3D printable fungi-based Chitin nanofiber/CNC hydrogels: implication for fabrication of functional cryogels

Abstract

Fungal-derived chitin nanofibers represent a naturally abundant and renewable material with considerable mechanical strength, making them a promising candidate for advanced material applications. However, their application in 3D printing remains in the early stages of research, as pure fungal chitin hydrogels exhibit poor printability that limits their use in additive manufacturing. In our study, we address this challenge by incorporating cellulose nanocrystals (CNCs) into the chitin-based hydrogels. The addition of CNCs effectively fine-tunes the rheological properties of the chitin-based hydrogels, enabling stable extrusion-based 3D printing while preserving the structural integrity of the material.
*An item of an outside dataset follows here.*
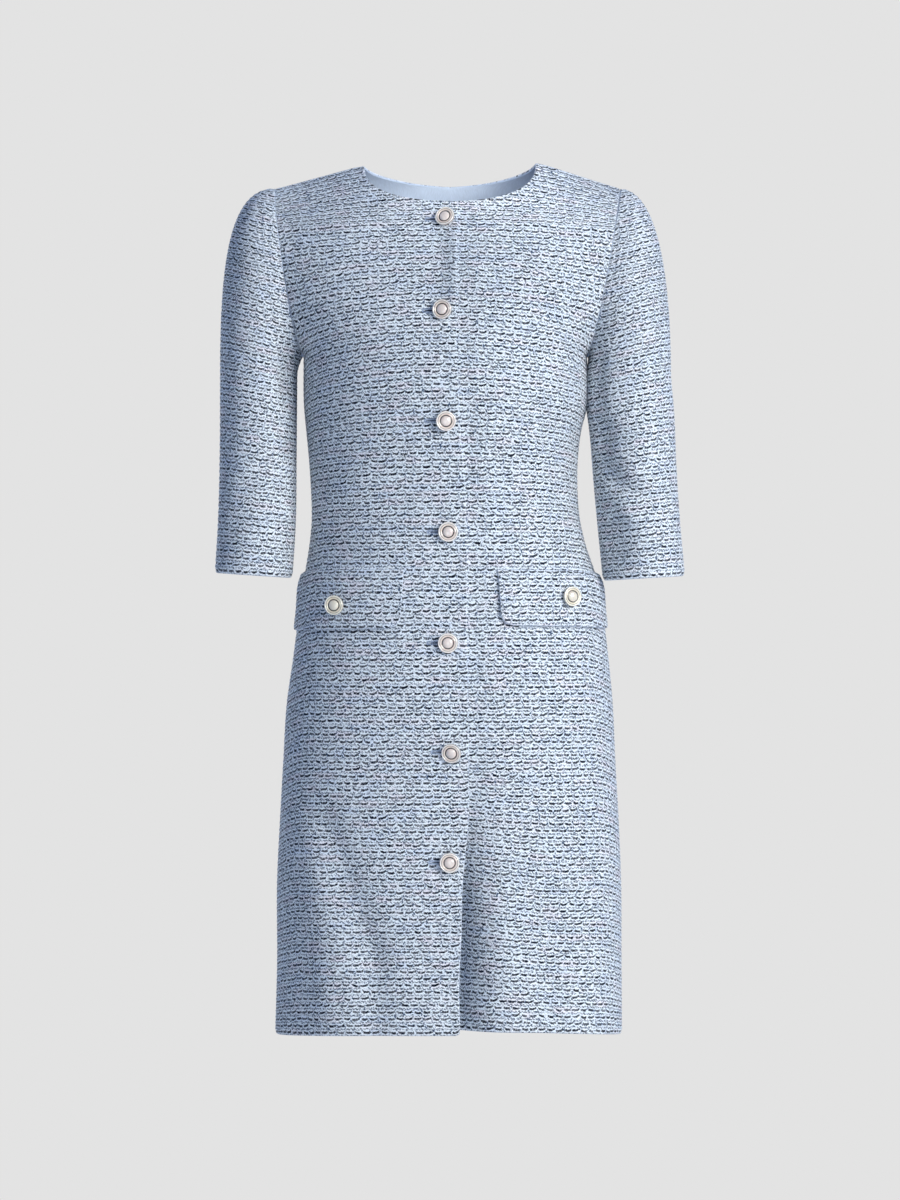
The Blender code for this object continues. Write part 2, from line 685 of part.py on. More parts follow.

This approach allowed us to formulate a range of high-fidelity printing inks by hybridizing these bio-based nanomaterials, ultimately creating sustainable aerogels that are ideal for divers applications. Moreover, while CNC aerogels often suffer from insufficient mechanical strength and poor handling characteristics, hybridizing them with chitin nanofibers results in robust, well-structured aerogels. Compression tests confirmed that the mechanical strength of these aerogels is predominantly dictated by chitin network, with CNCs contributing significantly to improved printability and enhanced structural uniformity. To further expand the functional properties of these hybrid aerogels, we incorporated multi-wall carbon nanotubes (MWCNTs) to impart electrical conductivity, thereby enabling their use in electromagnetic interference (EMI) shielding applications. Electrical conductivity measurements demonstrated excellent charge transport capabilities, resulting in a total EMI shielding effectiveness of 34 dB over the X-band frequency range (8–12 GHz). Overall, this study highlights the tremendous potential of fungal-derived, 3D printable chitin aerogels as sustainable, lightweight substrates, offering an eco-friendly alternative to conventional synthetic composites for applications ranging from wound dressings to EMI shielding devices.